Required task
Transcribe only the lines from the line with "What OpenSCAD source" through the line with "from the surface.", exactly, counting both of those lines as part of the stretch.

Information shown
######

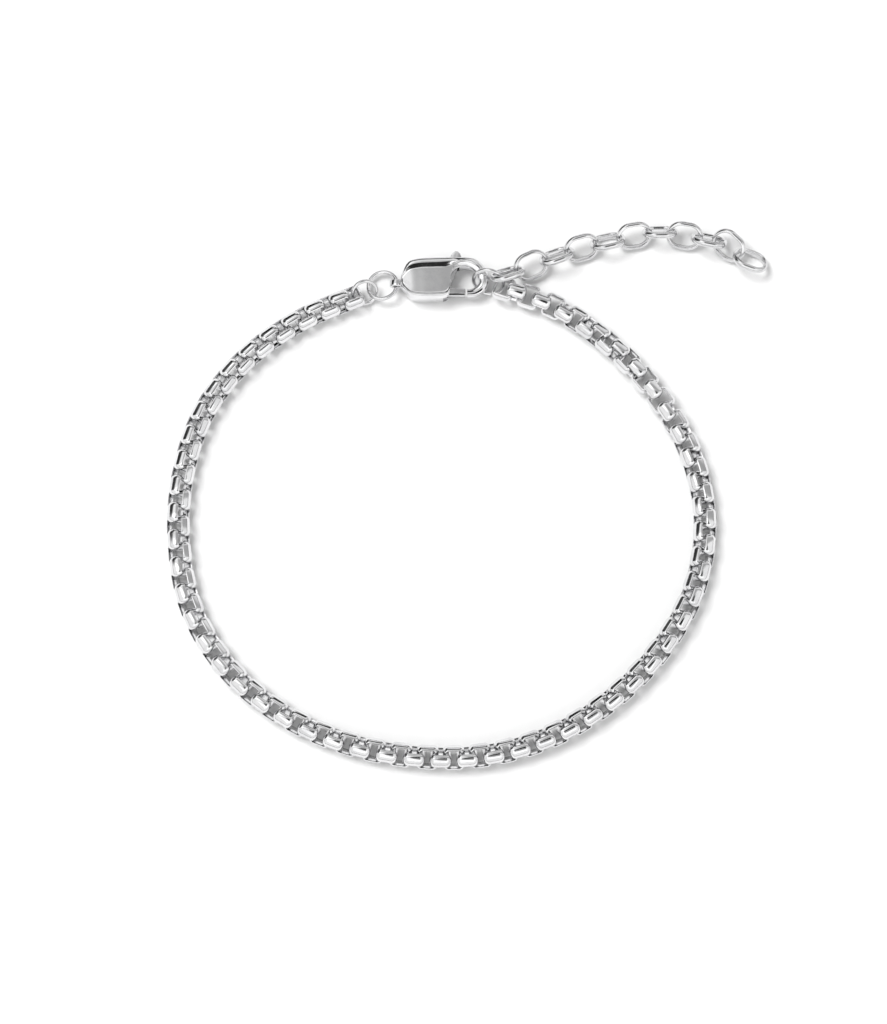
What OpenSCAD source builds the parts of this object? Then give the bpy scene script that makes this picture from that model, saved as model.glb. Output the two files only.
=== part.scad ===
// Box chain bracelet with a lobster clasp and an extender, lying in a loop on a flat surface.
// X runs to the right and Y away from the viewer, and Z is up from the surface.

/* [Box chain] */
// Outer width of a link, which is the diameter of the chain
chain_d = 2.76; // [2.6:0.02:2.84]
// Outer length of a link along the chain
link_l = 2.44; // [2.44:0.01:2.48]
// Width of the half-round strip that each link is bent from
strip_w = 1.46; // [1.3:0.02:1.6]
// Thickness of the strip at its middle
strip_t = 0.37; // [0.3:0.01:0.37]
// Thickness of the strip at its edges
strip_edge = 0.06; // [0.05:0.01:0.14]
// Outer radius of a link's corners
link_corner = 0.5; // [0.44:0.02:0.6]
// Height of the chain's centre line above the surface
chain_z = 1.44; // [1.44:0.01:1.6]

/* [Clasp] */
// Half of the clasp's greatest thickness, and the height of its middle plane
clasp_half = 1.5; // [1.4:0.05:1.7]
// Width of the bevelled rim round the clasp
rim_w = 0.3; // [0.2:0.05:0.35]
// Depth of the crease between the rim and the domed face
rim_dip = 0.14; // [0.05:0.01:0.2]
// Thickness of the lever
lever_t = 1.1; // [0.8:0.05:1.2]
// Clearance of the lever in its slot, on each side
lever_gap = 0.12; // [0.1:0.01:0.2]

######

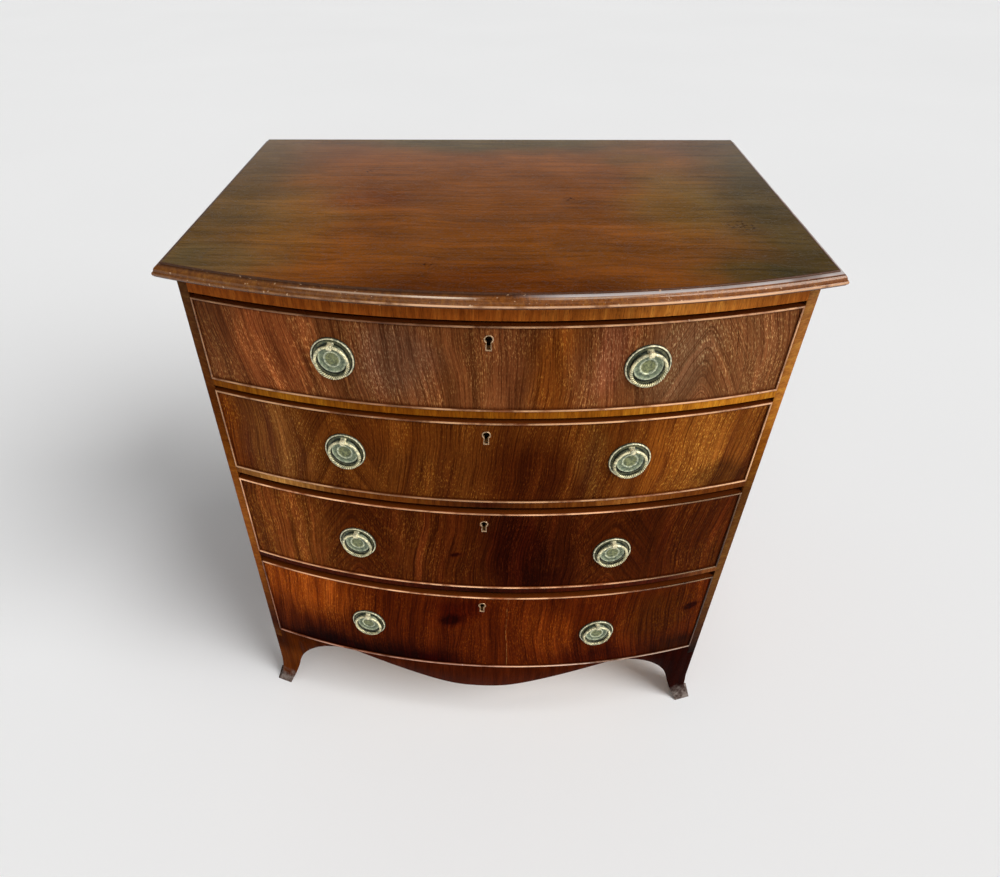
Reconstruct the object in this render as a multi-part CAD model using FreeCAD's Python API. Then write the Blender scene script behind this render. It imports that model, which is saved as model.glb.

######

The completed task
What OpenSCAD source builds the parts of this object? Then give the bpy scene script that makes this picture from that model, saved as model.glb. Output the two files only.
=== part.scad ===
// Box chain bracelet with a lobster clasp and an extender, lying in a loop on a flat surface.
// X runs to the right and Y away from the viewer, and Z is up from the surface.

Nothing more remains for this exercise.